Manger la parole –
La méthode la plus ancienne et la plus féconde pour approcher la Parole de Dieu consiste à répéter lentement, mémoriser, ruminer, savourer le texte sacré. Cette « méditation » était l’occupation principale des pères du désert. Le Christ a dit que « l’homme ne se nourrit pas seulement de pain, mais de toute parole qui sort de la bouche du Seigneur ». La Parole est vraiment une nourriture. Pour cela, il faut qu’elle soit mémorisée, qu’elle descende dans le cœur, loin de rester l’objet d’une spéculation rationnelle. Le disciple assimile les enseignements du Maître ; il se nourrit du Maître lui-même, Parole en personne. Tel Ézéchiel, il mange le message divin.
Apprendre et faire
Bernard et Anne Frinkin ont travaillé sur l’évangile selon saint Marc. Ils ont mis au point la mémorisation grâce à des mélodies (cantilènes) traditionnelles (grecques) et à la mise en œuvre d’un gestuel, et ils expliquent cela dans leur livre “La parole est tout près de toi.

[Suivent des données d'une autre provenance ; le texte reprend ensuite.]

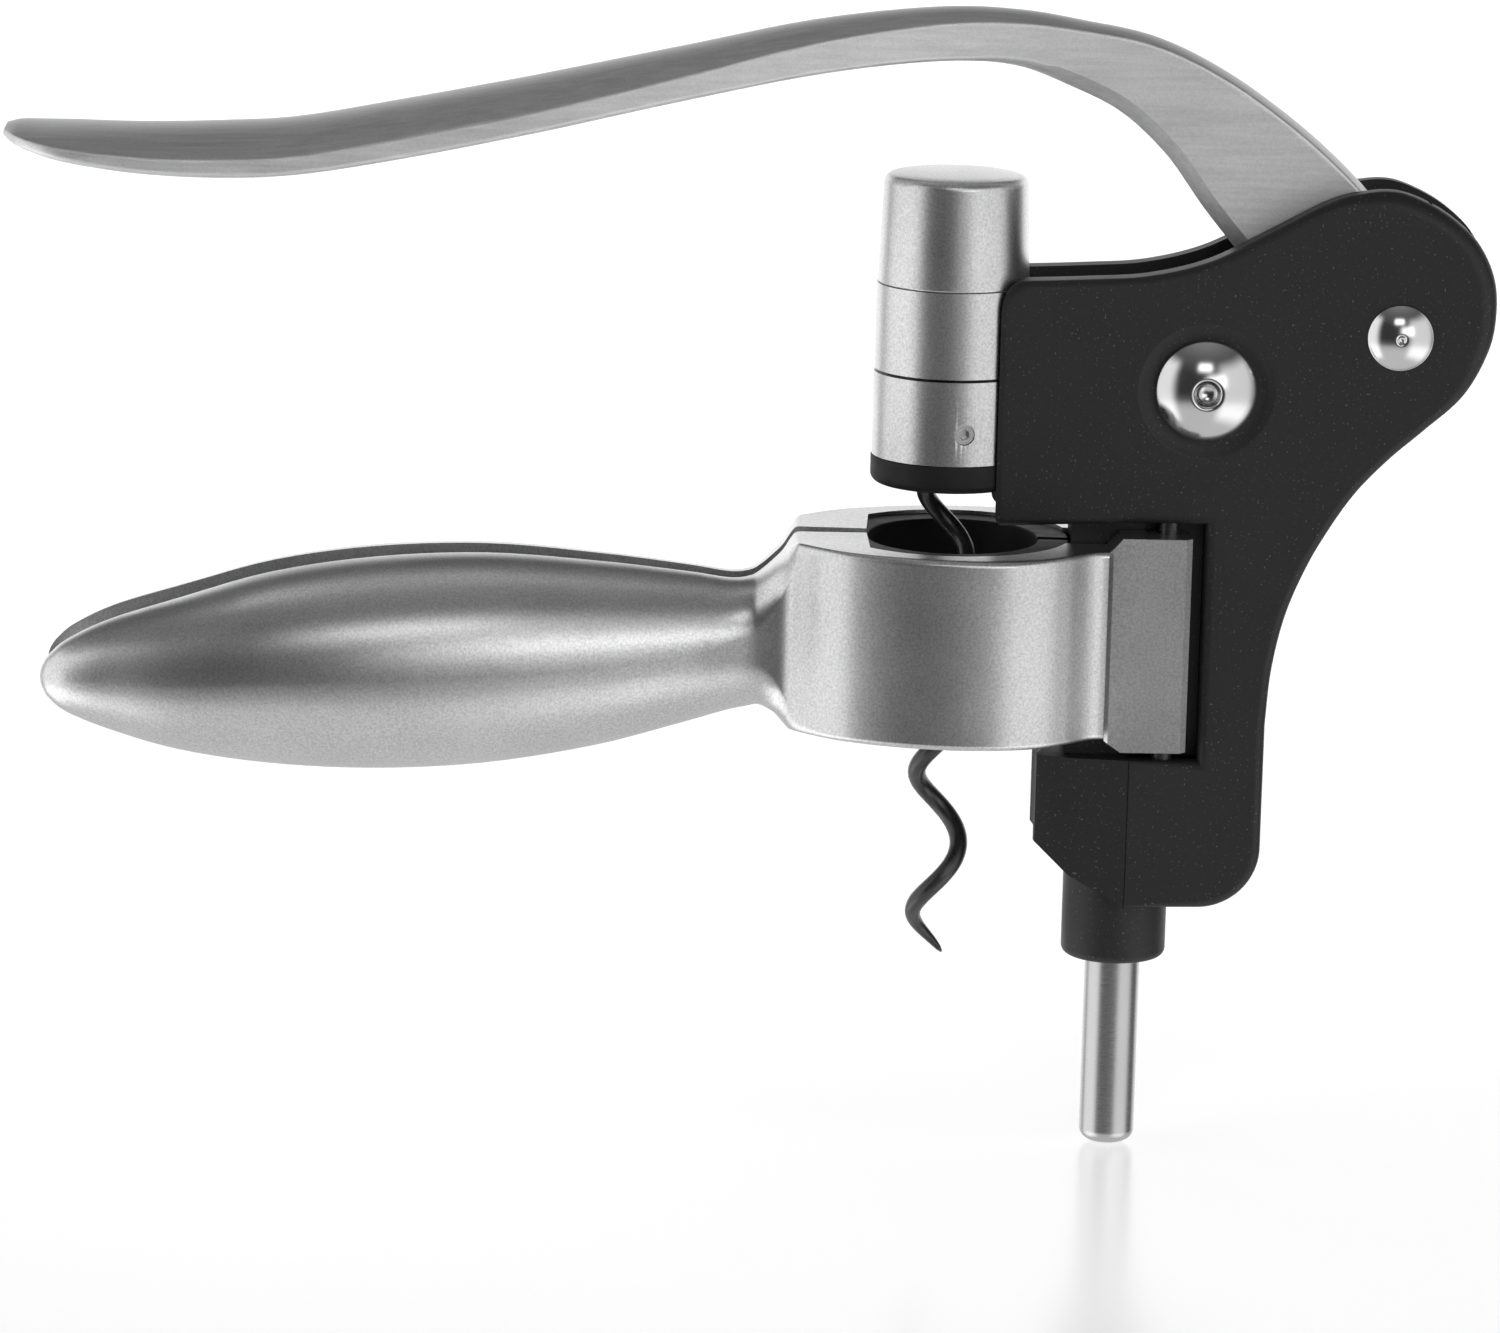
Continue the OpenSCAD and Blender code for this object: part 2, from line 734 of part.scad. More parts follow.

Apprendre l’Évangile pour apprendre à le vivre “(Bayard, Paris, 1996) : « La certitude que chacun des évangiles constitue une voie pour celui qui l’apprend en le récitant s’est beaucoup affermie en nous, quand nous avons pu en constater les fruits chez ceux qui pratiquaient. Il est terriblement vrai qu’il ne suffit pas de mémoriser : il faut encore accomplir ce qui est dit. Moïse (parlant de la part de Dieu) avait déjà enseigné cela en disant : ‘La parole est tout près de toi, elle est sur ta bouche / et dans ton cœur / et dans tes mains / pour la faire…’ (Dt 30).
Parole et geste
C’est la rencontre avec la pensée de Marcel Jousse (L’anthropologie du geste) qui a servi de base à ce travail : l’hébreux « dabar » veut dire à la fois parole et geste. Il semble bien qu’en milieu sémitique, les rabbins enseignaient de façon strictement orale, en se balançant pour ponctuer la succession des versets. Et les disciples, par ce même balancement et en imitant les gestes du Maître, assimilent l’enseignement.
Conséquences
Dans toutes les paroisses, on peut développer des groupes de mémorisation de l’Évangile, en se mettant en rapport avec des personnes qui ont appris la méthode et sont habilitées à la transmettre (Hélène Séjournet, Odile Delangle, par exemple). Un tel développement porte des fruits remarquables : une attention bien meilleure à la célébration liturgique ; une formation catéchétique de base, passant par l’expérience et par le cœur ; la redécouverte du mystère eucharistique, précisément comme communion, manducation de la Parole qui dit : « Ceci est mon corps ; ceci est mon Sang ; mangez, buvez ». Un vrai renouveau paroissial est à attendre d’une pratique qui unit tous les âges : parents et enfants peuvent mémoriser ensemble. Et, entre chrétiens de confession différente, la mémorisation de la parole est une vraie communion.